Plaintiffs’ lawyers in a price-fixing case against computer memory manufacturers got dinged on Thursday with sanctions that will restrict their use of expert testimony.
Experts hired by lawyers representing people who bought products containing the memory — static random access memory, or SRAM — will not be able to use or refer to any data they got from outside sources before Jan. 29, when the lawyers filed their motion to certify a class of so-called “indirect purchaser” plaintiffs. The experts will also be barred from submitting any new opinions or analyses, and limited to rebutting their opponents’ theories, ruled federal District Judge Claudia Wilken.
The wages of "hiding the ball," after the jump.
The plaintiffs in the case include retailers and end-user buyers who sued a group of defendants who manufacture SRAM, including Samsung, Hitachi and NEC, alleging illegal price-fixing. The current controversy involves only the end-user, “indirect purchaser” plaintiffs.
Lawyers from Winston & Strawn representing the defendants argued that the plaintiffs, represented by Zelle Hofmann Voelbel & Mason, had broken a March 2008 agreement that said that all data used by experts to reach their opinions would be turned over to the other side within three days of any expert reports. The defendants’ lawyers said they feared that the plaintiffs planned to reveal new data and expert testimony after the defense had opposed the initial certification motion, leaving them with no chance for another response.
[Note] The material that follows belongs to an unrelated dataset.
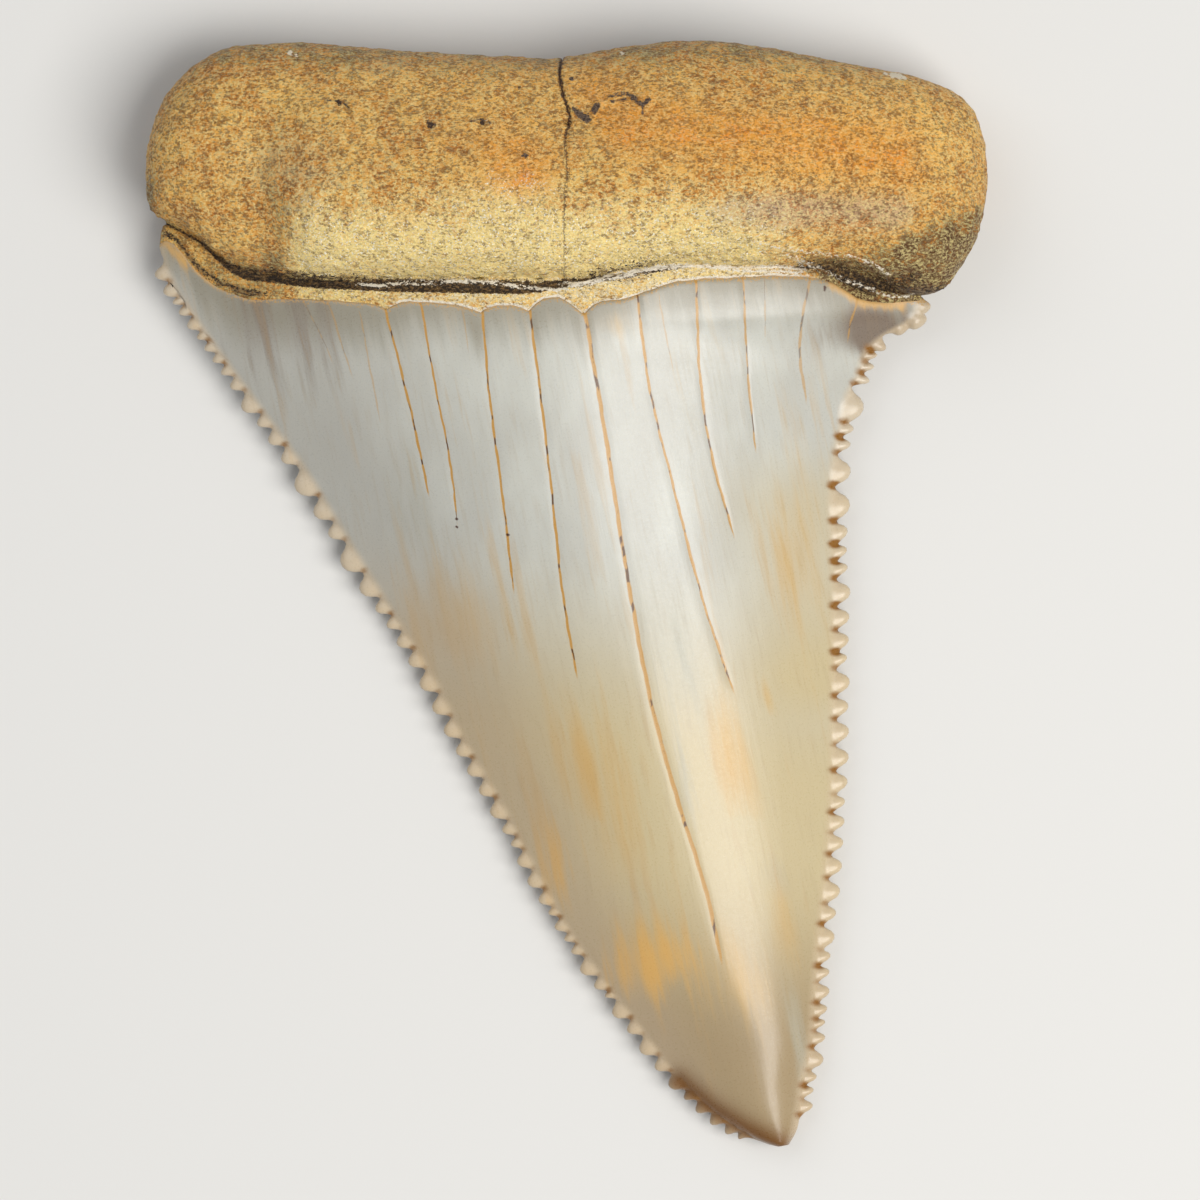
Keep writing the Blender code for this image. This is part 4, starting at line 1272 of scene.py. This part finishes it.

Wilken appointed retired federal Judge Fern Smith as a special master to oversee the discovery dispute, which began when lawyers for the defendants became suspicious following the end-user plaintiffs’ motion for class certification.
Smith recommended the restrictions last month, following a hearing on April 9. Smith said that after seeing e-mail exchanges where the Winston & Strawn team repeatedly asked for data they were owed, “I did…think there was a little bit of ‘hide the ball’ going on about what the experts had,” according to a transcript of the hearing.
Wilken adopted Smith’s ruling on Thursday.